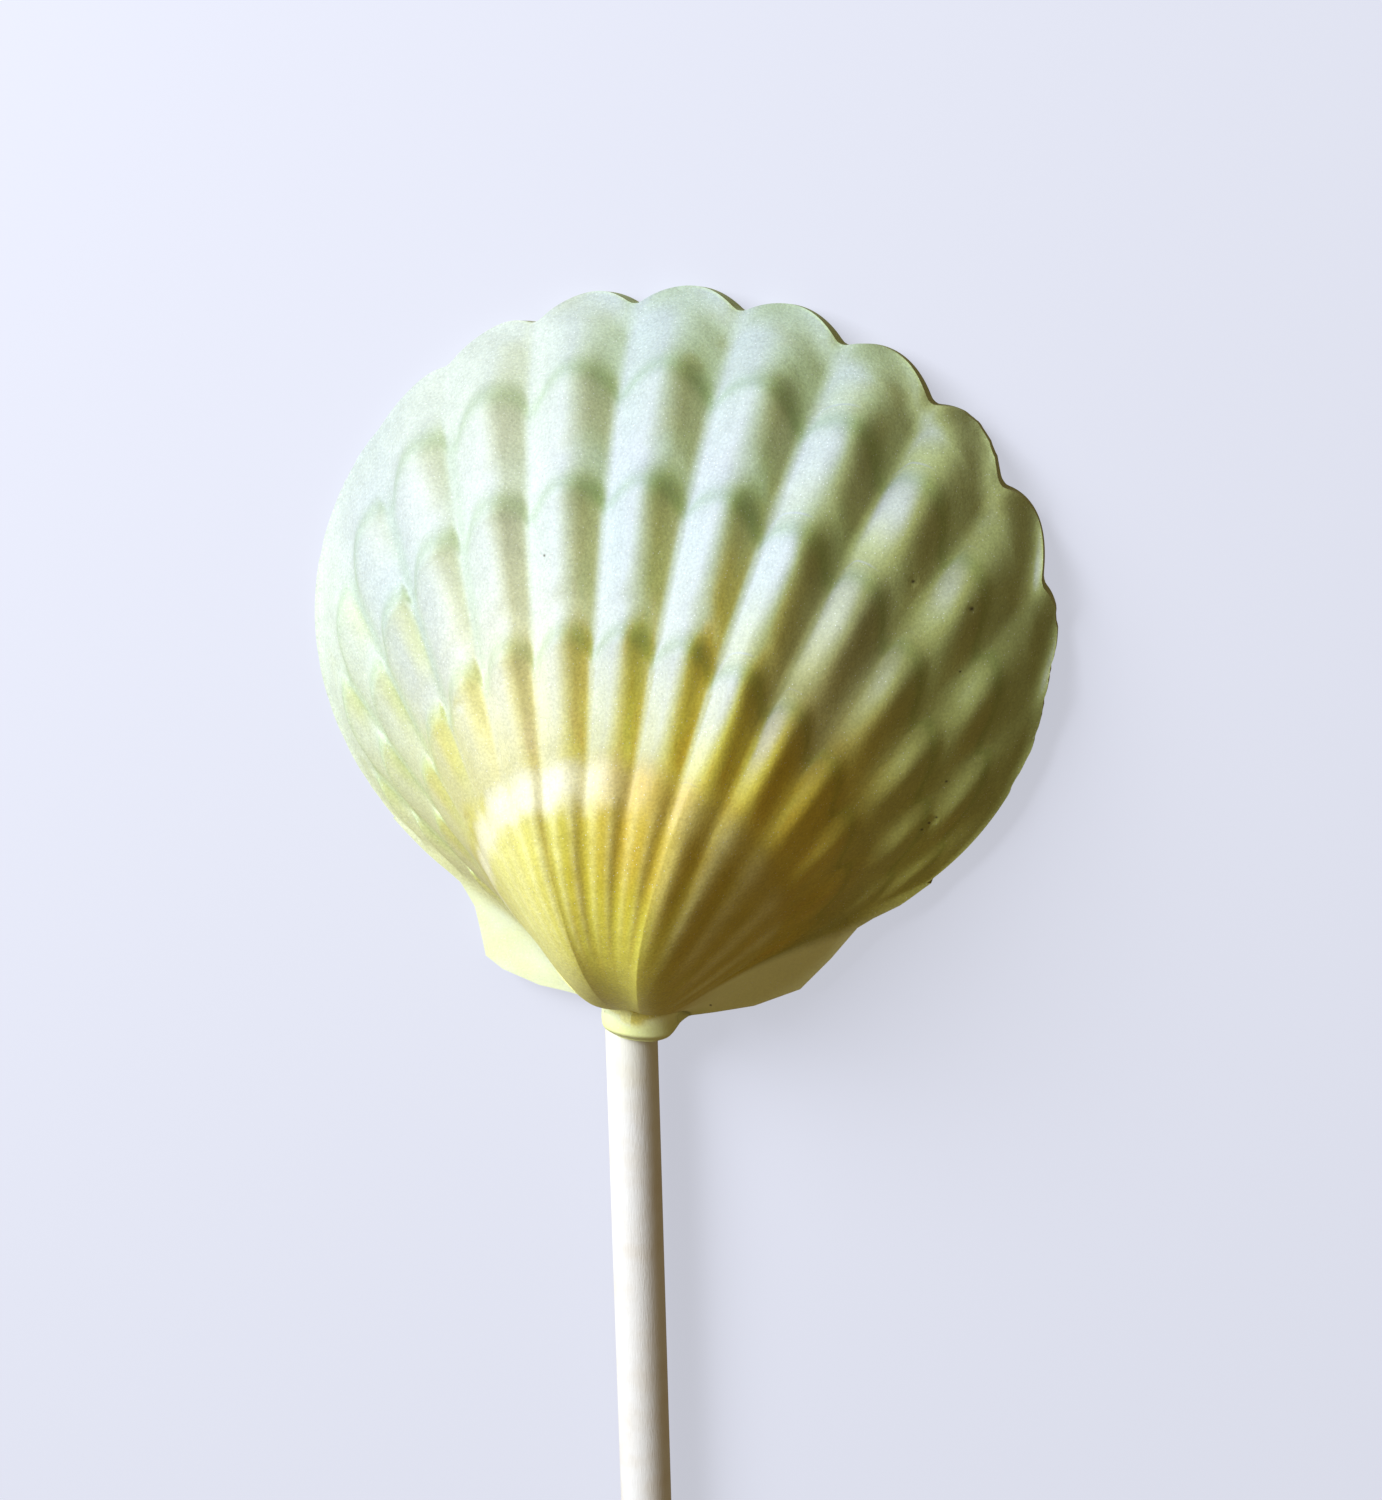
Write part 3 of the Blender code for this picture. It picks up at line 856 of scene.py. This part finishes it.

..............................

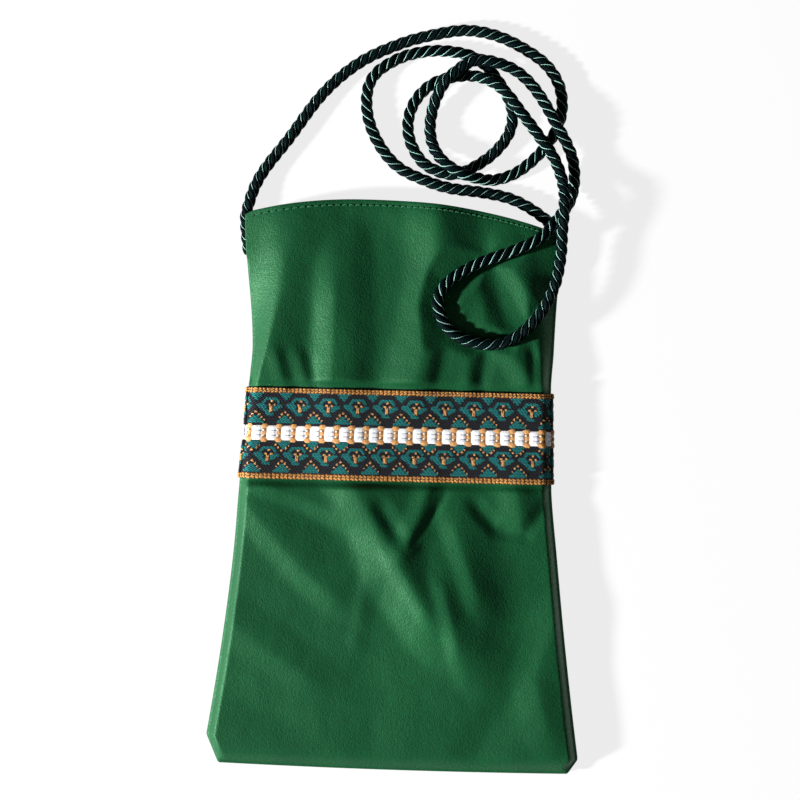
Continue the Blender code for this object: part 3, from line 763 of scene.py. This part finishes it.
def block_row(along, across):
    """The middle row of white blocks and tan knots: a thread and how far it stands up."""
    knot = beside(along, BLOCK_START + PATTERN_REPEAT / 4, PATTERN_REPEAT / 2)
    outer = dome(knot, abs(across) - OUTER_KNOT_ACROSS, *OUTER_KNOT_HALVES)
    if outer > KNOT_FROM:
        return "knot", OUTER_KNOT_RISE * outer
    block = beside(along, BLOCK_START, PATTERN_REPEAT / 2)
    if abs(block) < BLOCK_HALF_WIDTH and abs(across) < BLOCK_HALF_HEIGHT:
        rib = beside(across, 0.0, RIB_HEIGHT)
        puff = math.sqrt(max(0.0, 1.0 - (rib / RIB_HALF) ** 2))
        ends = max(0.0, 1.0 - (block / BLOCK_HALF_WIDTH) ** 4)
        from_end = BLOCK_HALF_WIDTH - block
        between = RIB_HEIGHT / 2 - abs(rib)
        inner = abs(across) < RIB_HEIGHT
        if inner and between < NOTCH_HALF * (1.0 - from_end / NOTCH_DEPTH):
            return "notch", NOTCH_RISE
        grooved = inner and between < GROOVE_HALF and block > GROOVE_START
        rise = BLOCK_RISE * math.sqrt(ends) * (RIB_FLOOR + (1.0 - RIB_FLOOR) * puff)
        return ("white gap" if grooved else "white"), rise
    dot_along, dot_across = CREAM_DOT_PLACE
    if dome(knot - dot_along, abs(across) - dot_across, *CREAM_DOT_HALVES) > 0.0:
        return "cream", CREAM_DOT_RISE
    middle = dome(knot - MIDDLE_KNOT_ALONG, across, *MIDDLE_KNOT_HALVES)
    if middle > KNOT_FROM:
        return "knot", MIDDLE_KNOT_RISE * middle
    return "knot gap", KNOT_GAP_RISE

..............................

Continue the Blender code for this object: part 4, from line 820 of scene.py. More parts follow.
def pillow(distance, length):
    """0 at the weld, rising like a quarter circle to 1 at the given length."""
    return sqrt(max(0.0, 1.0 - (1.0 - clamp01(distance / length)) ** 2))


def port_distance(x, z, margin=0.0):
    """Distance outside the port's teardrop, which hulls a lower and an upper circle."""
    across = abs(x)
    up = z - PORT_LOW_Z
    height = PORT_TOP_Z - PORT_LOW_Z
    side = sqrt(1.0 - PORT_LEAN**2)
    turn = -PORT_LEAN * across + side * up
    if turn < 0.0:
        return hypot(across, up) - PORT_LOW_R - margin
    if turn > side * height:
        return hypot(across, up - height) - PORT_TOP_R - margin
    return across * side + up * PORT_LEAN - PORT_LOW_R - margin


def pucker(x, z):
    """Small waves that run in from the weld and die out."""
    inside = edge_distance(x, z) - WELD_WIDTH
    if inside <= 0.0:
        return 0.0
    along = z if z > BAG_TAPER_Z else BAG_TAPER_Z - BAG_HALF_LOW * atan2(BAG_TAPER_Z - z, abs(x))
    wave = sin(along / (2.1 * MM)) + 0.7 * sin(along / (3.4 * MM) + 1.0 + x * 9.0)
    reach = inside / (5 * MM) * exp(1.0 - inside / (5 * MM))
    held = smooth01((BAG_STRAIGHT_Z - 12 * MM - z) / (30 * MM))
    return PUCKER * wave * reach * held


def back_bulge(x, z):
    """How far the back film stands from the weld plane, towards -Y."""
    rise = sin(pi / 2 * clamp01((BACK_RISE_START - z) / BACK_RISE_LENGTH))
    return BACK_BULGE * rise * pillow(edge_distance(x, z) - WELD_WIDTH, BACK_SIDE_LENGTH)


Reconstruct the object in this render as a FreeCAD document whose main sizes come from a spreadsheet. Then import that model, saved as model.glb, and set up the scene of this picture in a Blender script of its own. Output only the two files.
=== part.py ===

..............................

DIRECTIONS FOR THIS TASK
Return exactly, and only, the lines from the one containing "Continue the Blender code for this object: part 4, from" down to the one containing "return sqrt(max(0.0, 1.0", with both of those lines included.

OUTPUT OF THE EXERCISE
Continue the Blender code for this object: part 4, from line 820 of scene.py. More parts follow.
def pillow(distance, length):
    """0 at the weld, rising like a quarter circle to 1 at the given length."""
    return sqrt(max(0.0, 1.0 - (1.0 - clamp01(distance / length)) ** 2))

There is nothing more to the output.